Evet, cemaat daha metindir ve istikamette ise ziyadesiyle parlak ve kâmildir. Ancak fenalığı da çok fenadır, ifade oldukça nettir. Cemaat olarak da fena bir yola girmek mümkündür. Son cümlede fenalık kelimesini “dâhil” ile yan yana kullanmasını ben, fenalık en çok dâhilde yapılıyor diye yorumladım. Yani cemaat içinde inşikak meydana gelmesi fenalığı… Kastamonu Lahikası’nda da herkesin bir meşrebde olmadığı için meşvereti çok sıkı tutmayıp müsamaha ile birbirimize bakmamız gerektiği vurgulandığı gibi…
Bilirsiniz ki ebedî düşmanlarınız ve zıdlarınız ve hasımlarınız, İslâmın şeairini tahrib ediyorlar. Öyle ise zarurî vazifeniz, şeairi ihya ve muhafaza etmektir. Yoksa şuursuz olarak şuurlu düşmana yardımdır. Şeairde tehavün, za’f-ı milliyeti gösterir. Za’f ise düşmanı tevkif etmez, teşci’ eder.

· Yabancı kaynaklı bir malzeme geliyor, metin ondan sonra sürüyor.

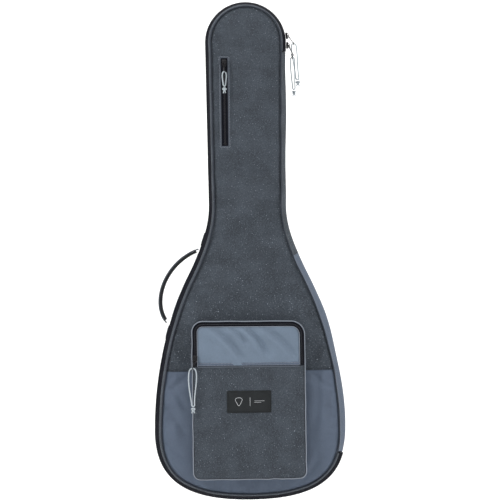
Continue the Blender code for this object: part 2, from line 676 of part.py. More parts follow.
def accessory_pocket(hinge):
    """The box pocket: side wall, lower panel, label and zipper, and the flap that the zipper frees."""
    outline = pocket_outline()
    face = behind_front(-POCKET_DEPTH)
    face_back = behind_front(-POCKET_DEPTH + POCKET_CLOTH)
    piping = 2 * POCKET_PIPING_RADIUS
    wall("pocket_gusset", outline, None, None, 0, POCKET_CLOTH,
         behind_front(-POCKET_DEPTH + piping + GAP), behind_front(-GAP), "heather", hinge)
    ring_tube("pocket_piping", outline, POCKET_PIPING_RADIUS,
        behind_front(-POCKET_DEPTH + POCKET_PIPING_RADIUS),
              POCKET_PIPING_RADIUS, "piping", hinge)
    inset = outline.inset(piping + GAP)
    plate("pocket_panel_lower", between_heights(inset, 0, POCKET_SEAM - GAP), face, face_back, "heather",
        hinge)
    wide, high, thick = LABEL
    corners = np.array([(LABEL_X + sx * wide / 2, LABEL_HEIGHT + sz * high / 2) for sx,
        sz in ((-1, -1), (1, -1), (1, 1), (-1, 1))])
    plate("label_patch", corners, behind_front(-POCKET_DEPTH - GAP - thick),
        behind_front(-POCKET_DEPTH - GAP), "rubber", hinge)

    right, left = outline.at_height(POCKET_SEAM + GAP, 1), outline.at_height(POCKET_SEAM + GAP, -1)
    rear_tape = piping + GAP
    coil = rear_tape + POCKET_TAPE_WIDTH + GAP
    front_tape = coil + COIL_WIDTH + GAP
    flap = front_tape + POCKET_TAPE_WIDTH + GAP
    wall("pocket_zipper_tape_rear", outline, right, left, rear_tape, rear_tape + POCKET_TAPE_WIDTH, face,
        face_back, "zipper", hinge)
    wall("pocket_zipper_coil", outline, right, left, coil, coil + COIL_WIDTH,
         behind_front(-POCKET_DEPTH - COIL_PROUD), face_back, "zipper", hinge)

    flap_axis = axis_empty("pocket_flap_axis", (POCKET_X, face(FLAP_FOLD), FLAP_FOLD))
    wall("pocket_zipper_tape_front", outline, right, left, front_tape, front_tape + POCKET_TAPE_WIDTH,
         face, face_back, "zipper", flap_axis)
    plate("pocket_panel_upper", between_heights(outline.inset(flap), POCKET_SEAM + GAP, 1), face, face_back,
        "slate", flap_axis)

    z = POCKET_SEAM + 0.016
    x = POCKET_X - POCKET_WIDTH / 2 + coil + COIL_WIDTH / 2
    place = Vector((x, behind_front(-POCKET_DEPTH - COIL_PROUD)(z), z))
    matrix = frame_at(place, (0, LEAN, 1), (0, -1, LEAN))
    slider("pocket_slider", matrix, hinge)
    ring = pull_tab("pocket_tab", matrix, 12, -16, 0, hinge)
    pull_cord("pocket", ring, POCKET_LOOP, 0, hinge)


def main_pulls(outline):
    """The main zipper's two sliders, side by side at its closed end, with their tabs and cords."""
    head = axis_empty("main_slider_axis", (0, behind_front(CHAIN_DEPTH)(HEAD_CENTRE), HEAD_CENTRE))
    reach = HEAD_RADIUS + COIL_PROUD
    upper, lower = math.radians(MAIN_SLIDER_ANGLE), -SLIDER_SPACING
    lower_x = outline.at([outline.at_height(HEAD_CENTRE + lower, 1)])[0][0] + COIL_PROUD
    edge = (HEAD_RADIUS - WAIST_HALF_WIDTH) / (HEAD_CENTRE - WAIST_HEIGHT)
    places = (
        ("main_upper", (reach * math.cos(upper), reach * math.sin(upper)),
            (-math.sin(upper), math.cos(upper)), head),
        ("main_lower", (lower_x, lower), (edge, 1), None),
    )
    hangs = {"main_upper": (26, 4, 0, 1.13, 0.10), "main_lower": (22, -14, -30, 1.0, 0.04)}
    for name, (x, rise), (ax, az), parent in places:
        z = HEAD_CENTRE + rise
        along = Vector((ax, LEAN * az, az))
        place = Vector((x, behind_front(CHAIN_DEPTH)(z), z))
        matrix = frame_at(place, along, (az, 0, -ax))
        lean, skew, turn, longer, drift = hangs[name]
        slider(name + "_slider", matrix, parent)
        ring = pull_tab(name + "_tab", matrix, lean, skew, 0, parent)
        if name == "main_lower":
            ring = swivel(name + "_swivel", ring, 90, turn, parent)
        pull_cord(name, ring, LONG_LOOP, turn, parent, longer, drift)


def side_handle(outline):
    """The carry handle on the left side wall: a strap with a grip under it, between two sewn anchors."""
    steps = 18
    path = np.vstack([bezier(HANDLE_FOOT, *HANDLE_BULGE, HANDLE_HEAD, steps), [HANDLE_HEAD]])
    ahead = np.gradient(path, axis=0)
    ahead /= np.linalg.norm(ahead, axis=1)[:, None]
    inward = np.stack([ahead[:, 1], -ahead[:, 0]], axis=1)
    chord = Vector(HANDLE_HEAD) - Vector(HANDLE_FOOT)
    middle = (Vector(HANDLE_HEAD) + Vector(HANDLE_FOOT)) / 2
    y = behind_front(HANDLE_BEHIND_FRONT)(middle.y)
    axis = axis_empty("side_handle_axis", (middle.x, y, middle.y))
    width = Vector((0, HANDLE_WIDTH / 2, 0))

    def layer(name, near, far, first, last, finish):
        shown = slice(first, len(path) - last)
        depth = (near + far) / 2
        centres = [Vector((p[0] + n[0] * depth, y, p[1] + n[1] * depth)) for p,
            n in zip(path[shown], inward[shown])]
        up = [Vector((n[0], 0, n[1])) * (far - near) / 2 for n in inward[shown]]
        return sweep(name, centres, [width] * len(centres), up, finish, axis)

    layer("side_handle_strap", 0, HANDLE_STRAP, 0, 0, "webbing")
    layer("side_handle_grip", HANDLE_STRAP + GAP, HANDLE_STRAP + GAP + HANDLE_GRIP, 1, 1, "webbing")
    for name, end, away in (("handle_anchor_upper", HANDLE_HEAD, 1),
        ("handle_anchor_lower", HANDLE_FOOT, -1)):
        long, thick, start = 0.030, 0.0030, 0.006
        along = outline.at_height(end[1], -1) - away * start
        distances = np.array([along, along - away * long / 2, along - away * long])
        points = outline.at(distances, -thick / 2 - GAP)
        outs = outline.at(distances, -thick) - outline.at(distances, 0)
        centres = [Vector((p[0], y, p[1])) for p in points]
        sweep(name, centres, [width] * 3, [Vector((o[0], 0, o[1])) / 2 for o in outs], "webbing")
    return chord


def haul_loop():
    """The loop on the back of the head that the bag hangs by."""
    across, thick = HAUL_LOOP_WEB
    y = BACK_Y + GAP + 0.0016 + across / 2
    radius = HAUL_LOOP_HALF_WIDTH
    straight = HAUL_LOOP_RISE - radius - thick / 2
    turns = np.radians(np.linspace(0, 180, 11))
    centres = [Vector((radius, y, HAUL_LOOP_FOOT))]
    centres += [Vector((radius * math.cos(a), y,
        HAUL_LOOP_FOOT + straight + radius * math.sin(a))) for a in turns]
    centres += [Vector((-radius, y, HAUL_LOOP_FOOT))]
    ups = [Vector((1, 0, 0)), *[Vector((math.cos(a), 0, math.sin(a))) for a in turns], Vector((-1, 0, 0))]
    sweep("haul_loop", centres, [Vector((0, across / 2, 0))] * len(centres), [u * thick / 2 for u in ups],
        "webbing")


def haul_loop_patch():
    """The patch that both ends of the haul loop are sewn under."""
    half = HAUL_LOOP_HALF_WIDTH + 0.012
    patch = box_mesh("haul_loop_patch", (-half, BACK_Y + GAP, HAUL_LOOP_FOOT - 0.030),
        (half, BACK_Y + 0.0027, HAUL_LOOP_FOOT - 0.001))
    add("haul_loop_patch", patch, "webbing")


def shoulder_straps():
    """Two padded straps on the back, each with a ladder lock and a webbing that is sewn to the foot of the back."""
    patch = box_mesh("strap_anchor_patch", (-0.074, BACK_Y + GAP, STRAP_TOP + 0.002),
        (0.074, BACK_Y + 0.0040, STRAP_TOP + 0.050))
    add("strap_anchor_patch", patch, "webbing")
    steps = 14
    t = np.linspace(0, 1, steps + 1)
    for side, hand in ((1, "right"), (-1, "left")):
        x = STRAP_X[0] + (STRAP_X[1] - STRAP_X[0]) * t * t
        z = STRAP_TOP + (STRAP_FOOT - STRAP_TOP) * t
        y = BACK_Y + 0.0015 + STRAP_THICKNESS / 2 + STRAP_BOW * np.sin(math.pi * 0.5 * t) ** 2 * (1.25 - 0.25 * t)
        half = STRAP_HALF_WIDTH[0] + (STRAP_HALF_WIDTH[1] - STRAP_HALF_WIDTH[0]) * t
        centres = [Vector((side * a, b, c)) for a, b, c in zip(x, y, z)]
        swing = axis_empty("strap_axis_" + hand, centres[0])
        ahead = np.gradient(np.array(centres), axis=0)
        across = [Vector((-v[2], 0, v[0])).normalized() for v in ahead]
        up = [Vector(v).normalized().cross(a) * STRAP_THICKNESS / 2 for v, a in zip(ahead, across)]
        sweep("shoulder_strap_" + hand, centres, [a * w for a, w in zip(across, half)], up, "webbing", swing)

        wide, high, thick = LOCK
        down = (centres[-1] - centres[-2]).normalized()
        turn = frame_at(centres[-1] + down * (high / 2 + GAP), down, (0, 1, 0))
        name = "ladder_lock_" + hand
        lock = add(name, box_mesh(name, (-high / 2, -wide / 2, -thick / 2),
            (high / 2, wide / 2, thick / 2)), "plastic", swing, turn)
        for slot in (-1, 1):
            cut = box_mesh(name + "_slot", (slot * 0.0052 - 0.0021, -wide / 2 + 0.0040, -0.01),
                (slot * 0.0052 + 0.0021, wide / 2 - 0.0040, 0.01))
            boolean(lock, helper(name + f"_slot_{slot + 1}", cut, turn), "DIFFERENCE")

        begin = centres[-1] + down * (high + 0.0016)
        foot = Vector((side * (BODY_HALF_WIDTH - WEB_FOOT_INSET), BACK_Y + 0.0015 + WEB_THICKNESS / 2,
            WEB_FOOT_HEIGHT))
        anchor = axis_empty("webbing_axis_" + hand, foot)
        s = np.linspace(0, 1, 9)
        bend = s * s * (3 - 2 * s)
        line = [begin + Vector(((foot.x - begin.x) * a, (foot.y - begin.y) * b,
            (foot.z - begin.z) * a)) for a, b in zip(s, bend)]
        ahead = np.gradient(np.array(line), axis=0)
        across = [Vector((-v[2], 0, v[0])).normalized() for v in ahead]
        up = [Vector(v).normalized().cross(a) * WEB_THICKNESS / 2 for v, a in zip(ahead, across)]
        sweep("strap_webbing_" + hand, line, [a * WEB_HALF_WIDTH for a in across], up, "webbing", anchor)


def neck_rest():
    """A foam block with a hollow for the guitar's neck, and the strap that closes over it."""
    climb = (CRADLE_FOOT + CRADLE_HEIGHT - WAIST_HEIGHT) / (HEAD_CENTRE - WAIST_HEIGHT)
    at_top = WAIST_HALF_WIDTH + (HEAD_RADIUS - WAIST_HALF_WIDTH) * climb
    half = min(WAIST_HALF_WIDTH, at_top) - CLOTH - SIDE_FOAM - LINING - 6 * GAP
    far = BACK_Y - BACK_STACK - GAP
    near = far - CRADLE_RISE
    notch = [(CRADLE_NOTCH * math.cos(a), near + CRADLE_NOTCH * math.sin(a)) for a in np.linspace(0,
        math.pi, 11)]
    loop = [(-half, far), (half, far), (half, near), *notch, (-half, near)]
    n = len(loop)
    verts = [(x, y, CRADLE_FOOT + up) for up in (0, CRADLE_HEIGHT) for x, y in loop]
    faces = [tuple(range(n)), tuple(range(n, 2 * n)),
        *[(i, (i + 1) % n, (i + 1) % n + n, i + n) for i in range(n)]]
    add("neck_cradle", mesh_of("neck_cradle", verts, faces), "lining")
    middle = CRADLE_FOOT + CRADLE_HEIGHT / 2
    strap = box_mesh("neck_strap", (-half + 0.004, near - GAP - 0.0022, middle - NECK_STRAP_WIDTH / 2),
                     (half - 0.004, near - GAP, middle + NECK_STRAP_WIDTH / 2))
    add("neck_strap", strap, "webbing")


def main():
    clear_scene()
    outline = bag_outline()
    head, low = hinge_line(outline)
    hinge = axis_empty("cover_hinge_axis", (head.x, behind_front(0)(head.y), head.y))
    base_shell(outline)
    cover(outline, hinge)
    neck_pocket(hinge)
    accessory_pocket(hinge)
    main_pulls(outline)
    side_handle(outline)
    haul_loop()
    haul_loop_patch()
    shoulder_straps()
    neck_rest()
    for obj in bpy.data.objects:
        if obj.type == "MESH":
            obj.data.shade_smooth()
            obj.data.set_sharp_from_angle(angle=math.radians(40))


main()
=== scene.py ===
import json
import math
import bpy
import numpy as np
from mathutils import Matrix, Vector

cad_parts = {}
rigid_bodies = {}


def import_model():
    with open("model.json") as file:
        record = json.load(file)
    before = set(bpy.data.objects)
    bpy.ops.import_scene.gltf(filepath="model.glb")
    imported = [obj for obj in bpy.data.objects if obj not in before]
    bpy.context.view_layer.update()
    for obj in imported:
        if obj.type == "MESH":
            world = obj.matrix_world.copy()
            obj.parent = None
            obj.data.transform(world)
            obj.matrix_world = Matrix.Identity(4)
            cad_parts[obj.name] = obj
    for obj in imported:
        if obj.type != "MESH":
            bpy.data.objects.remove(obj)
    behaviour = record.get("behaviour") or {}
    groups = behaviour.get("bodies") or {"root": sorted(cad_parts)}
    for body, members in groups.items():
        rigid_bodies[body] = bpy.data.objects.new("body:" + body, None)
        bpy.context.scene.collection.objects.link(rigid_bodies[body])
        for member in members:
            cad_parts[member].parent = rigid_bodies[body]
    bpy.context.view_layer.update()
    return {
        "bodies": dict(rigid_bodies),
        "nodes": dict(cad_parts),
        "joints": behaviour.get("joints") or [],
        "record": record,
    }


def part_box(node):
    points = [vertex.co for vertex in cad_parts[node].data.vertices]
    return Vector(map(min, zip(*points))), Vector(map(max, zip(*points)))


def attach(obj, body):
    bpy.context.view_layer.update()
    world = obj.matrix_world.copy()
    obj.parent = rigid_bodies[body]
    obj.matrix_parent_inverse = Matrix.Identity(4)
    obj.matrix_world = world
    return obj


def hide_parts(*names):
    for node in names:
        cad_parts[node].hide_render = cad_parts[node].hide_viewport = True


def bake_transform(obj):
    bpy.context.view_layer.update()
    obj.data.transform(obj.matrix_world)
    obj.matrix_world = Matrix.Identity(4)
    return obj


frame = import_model()
print("frame loaded,", len(frame["nodes"]), "nodes")

wholeTurn = 6.283  # radians in a whole turn

# the bag's measures that most pieces share, in metres
bag = {
    "length": 1.094,
    "widest": (0.209, 0.150),  # half width and its height
    "flank": (0.133, 0.490),
    "flankLean": 27.5,
    "waist": (0.084, 0.648),
    "headRadius": 0.088,
    "lean": (0.140 - 0.105) / 1.094,  # the front leans back this much for each metre up
    "depthAtFoot": 0.140,
    "backY": float(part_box("back_panel_upper")[1][1]),
    "twoTone": 0.285,  # height of the seam between the two cloths
    "sideTone": 0.540,  # the same on the side walls
    "edgeInset": (0.0140, 0.0105),  # front panel's edge inside the outline, at the body and at the neck
    "zipTop": 0.982,
    "zipFoot": 0.102,
    "cloth": 0.0018,
}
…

Her gün birçok insan sefih medeniyetin cazibedar lehviyatına kanıp Sâni’i ve âhireti unutuyor. Nedeni de hizmet için harcanması gereken zamanın, maalesef başka şeylere harcanmasıdır. Bu sebeple “biz” hakikatini parçalamak isteyen veya birleşmemizi engelleyen kişilerden ve durumlardan, kısaca her türlü tesanüd bozucu durumlardan uzak durmamız gerekiyor. Bugün sayısı bir buçuk milyarı yakalayan İslâm cemaatinin en önemli ihtiyacı ittihad ve tesanüdün sağlanmasıdır. Millet hukukumuzun, kardeşlik hukukumuzun zayıflığı düşmanı güçlendiriyor. Güçlenen düşmanın da en büyük zararı bizi kandırıp elimizdeki ilaçlara, dilimizdeki tılsımlara sarılmamızı engellemek oluyor.